((

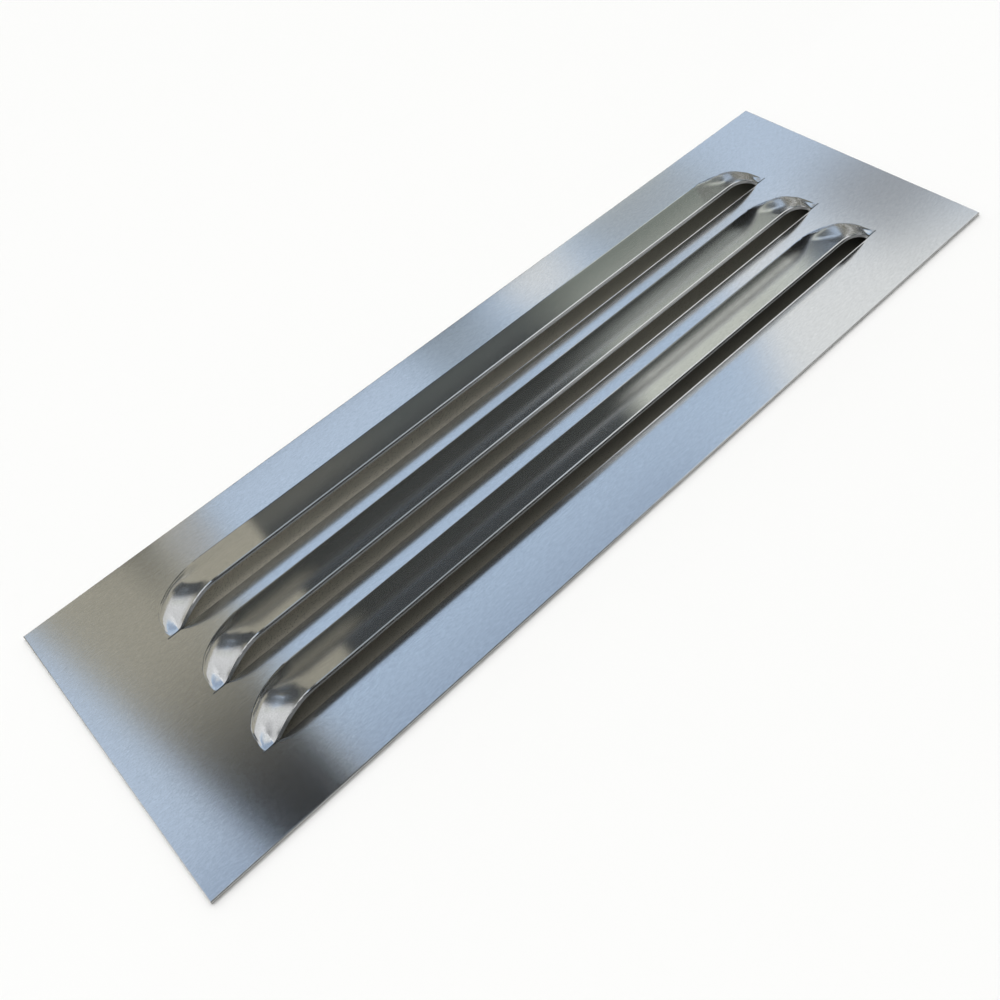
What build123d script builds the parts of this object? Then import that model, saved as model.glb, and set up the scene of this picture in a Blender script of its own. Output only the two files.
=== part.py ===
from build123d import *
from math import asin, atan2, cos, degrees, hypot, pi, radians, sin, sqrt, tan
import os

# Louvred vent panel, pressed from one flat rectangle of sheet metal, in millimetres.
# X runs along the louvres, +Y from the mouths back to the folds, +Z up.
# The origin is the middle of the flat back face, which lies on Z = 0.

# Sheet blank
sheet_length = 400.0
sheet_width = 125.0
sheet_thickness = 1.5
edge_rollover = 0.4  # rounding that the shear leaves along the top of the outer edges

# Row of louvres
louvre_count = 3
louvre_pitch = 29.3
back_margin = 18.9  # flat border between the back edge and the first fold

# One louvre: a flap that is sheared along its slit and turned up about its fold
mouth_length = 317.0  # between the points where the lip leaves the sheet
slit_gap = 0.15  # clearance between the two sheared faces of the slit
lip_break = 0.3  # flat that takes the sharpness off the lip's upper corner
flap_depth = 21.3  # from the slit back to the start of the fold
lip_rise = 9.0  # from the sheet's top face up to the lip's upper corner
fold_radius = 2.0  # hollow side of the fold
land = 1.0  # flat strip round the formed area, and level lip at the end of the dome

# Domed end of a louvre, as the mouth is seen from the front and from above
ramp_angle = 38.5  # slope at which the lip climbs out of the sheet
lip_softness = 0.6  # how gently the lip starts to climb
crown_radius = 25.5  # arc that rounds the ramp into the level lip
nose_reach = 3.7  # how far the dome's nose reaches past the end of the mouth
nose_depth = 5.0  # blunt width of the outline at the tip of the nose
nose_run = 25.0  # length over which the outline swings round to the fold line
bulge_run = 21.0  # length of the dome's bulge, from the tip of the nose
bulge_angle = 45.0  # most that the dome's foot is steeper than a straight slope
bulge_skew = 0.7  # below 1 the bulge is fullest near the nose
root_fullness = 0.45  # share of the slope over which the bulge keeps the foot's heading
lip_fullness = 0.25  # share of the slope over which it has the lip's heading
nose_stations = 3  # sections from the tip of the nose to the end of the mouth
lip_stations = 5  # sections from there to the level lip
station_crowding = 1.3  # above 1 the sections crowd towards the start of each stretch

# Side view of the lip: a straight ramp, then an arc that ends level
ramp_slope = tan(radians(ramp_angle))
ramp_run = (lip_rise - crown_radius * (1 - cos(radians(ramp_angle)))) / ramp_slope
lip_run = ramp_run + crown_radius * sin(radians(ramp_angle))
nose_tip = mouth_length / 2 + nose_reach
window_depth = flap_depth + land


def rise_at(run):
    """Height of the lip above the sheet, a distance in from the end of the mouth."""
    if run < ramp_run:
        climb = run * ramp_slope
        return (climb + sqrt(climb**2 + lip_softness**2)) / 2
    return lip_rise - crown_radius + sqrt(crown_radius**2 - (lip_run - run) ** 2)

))

- [GIVEN EXERCISE]: Every line of the data above should be reproduced word for word.

- [SOLUTION TO THIS PROBLEM]:
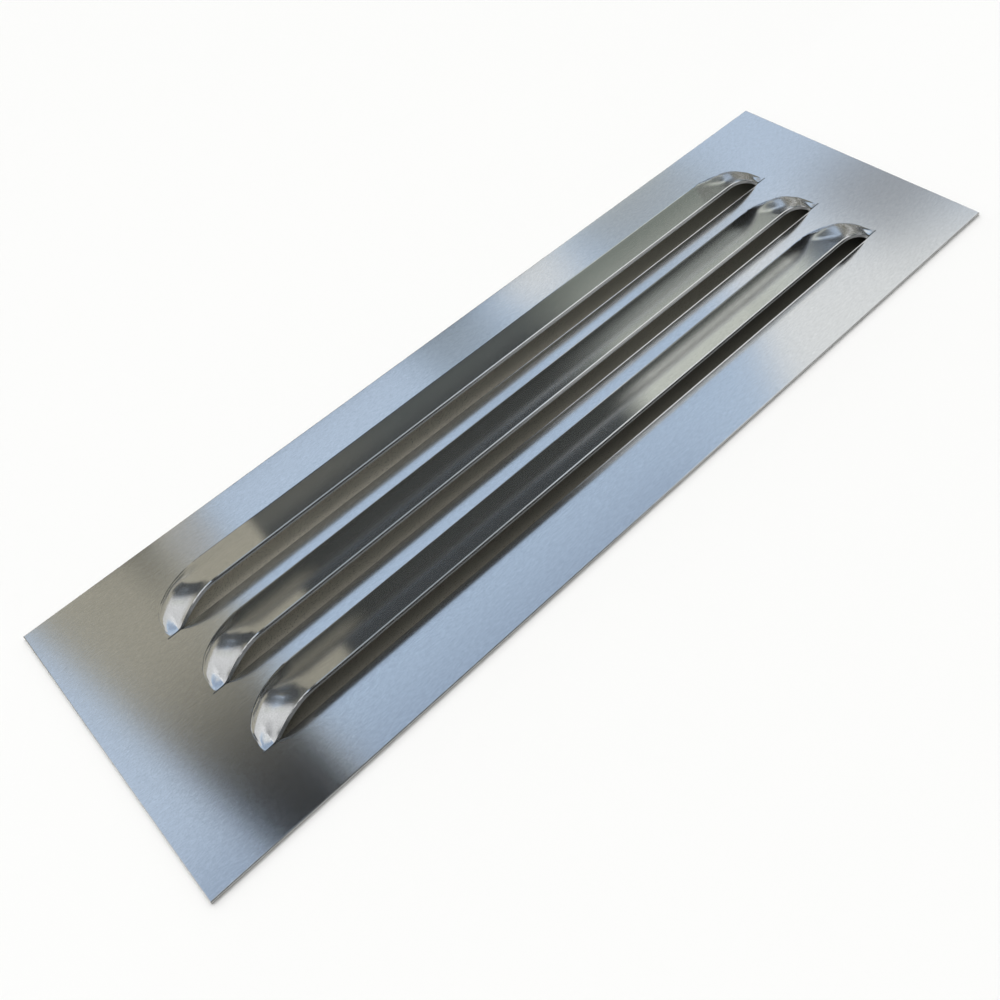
What build123d script builds the parts of this object? Then import that model, saved as model.glb, and set up the scene of this picture in a Blender script of its own. Output only the two files.
=== part.py ===
from build123d import *
from math import asin, atan2, cos, degrees, hypot, pi, radians, sin, sqrt, tan
import os

# Louvred vent panel, pressed from one flat rectangle of sheet metal, in millimetres.
# X runs along the louvres, +Y from the mouths back to the folds, +Z up.
# The origin is the middle of the flat back face, which lies on Z = 0.

# Sheet blank
sheet_length = 400.0
sheet_width = 125.0
sheet_thickness = 1.5
edge_rollover = 0.4  # rounding that the shear leaves along the top of the outer edges

# Row of louvres
louvre_count = 3
louvre_pitch = 29.3
back_margin = 18.9  # flat border between the back edge and the first fold

# One louvre: a flap that is sheared along its slit and turned up about its fold
mouth_length = 317.0  # between the points where the lip leaves the sheet
slit_gap = 0.15  # clearance between the two sheared faces of the slit
lip_break = 0.3  # flat that takes the sharpness off the lip's upper corner
flap_depth = 21.3  # from the slit back to the start of the fold
lip_rise = 9.0  # from the sheet's top face up to the lip's upper corner
fold_radius = 2.0  # hollow side of the fold
land = 1.0  # flat strip round the formed area, and level lip at the end of the dome

# Domed end of a louvre, as the mouth is seen from the front and from above
ramp_angle = 38.5  # slope at which the lip climbs out of the sheet
lip_softness = 0.6  # how gently the lip starts to climb
crown_radius = 25.5  # arc that rounds the ramp into the level lip
nose_reach = 3.7  # how far the dome's nose reaches past the end of the mouth
nose_depth = 5.0  # blunt width of the outline at the tip of the nose
nose_run = 25.0  # length over which the outline swings round to the fold line
bulge_run = 21.0  # length of the dome's bulge, from the tip of the nose
bulge_angle = 45.0  # most that the dome's foot is steeper than a straight slope
bulge_skew = 0.7  # below 1 the bulge is fullest near the nose
root_fullness = 0.45  # share of the slope over which the bulge keeps the foot's heading
lip_fullness = 0.25  # share of the slope over which it has the lip's heading
nose_stations = 3  # sections from the tip of the nose to the end of the mouth
lip_stations = 5  # sections from there to the level lip
station_crowding = 1.3  # above 1 the sections crowd towards the start of each stretch

# Side view of the lip: a straight ramp, then an arc that ends level
ramp_slope = tan(radians(ramp_angle))
ramp_run = (lip_rise - crown_radius * (1 - cos(radians(ramp_angle)))) / ramp_slope
lip_run = ramp_run + crown_radius * sin(radians(ramp_angle))
nose_tip = mouth_length / 2 + nose_reach
window_depth = flap_depth + land


def rise_at(run):
    """Height of the lip above the sheet, a distance in from the end of the mouth."""
    if run < ramp_run:
        climb = run * ramp_slope
        return (climb + sqrt(climb**2 + lip_softness**2)) / 2
    return lip_rise - crown_radius + sqrt(crown_radius**2 - (lip_run - run) ** 2)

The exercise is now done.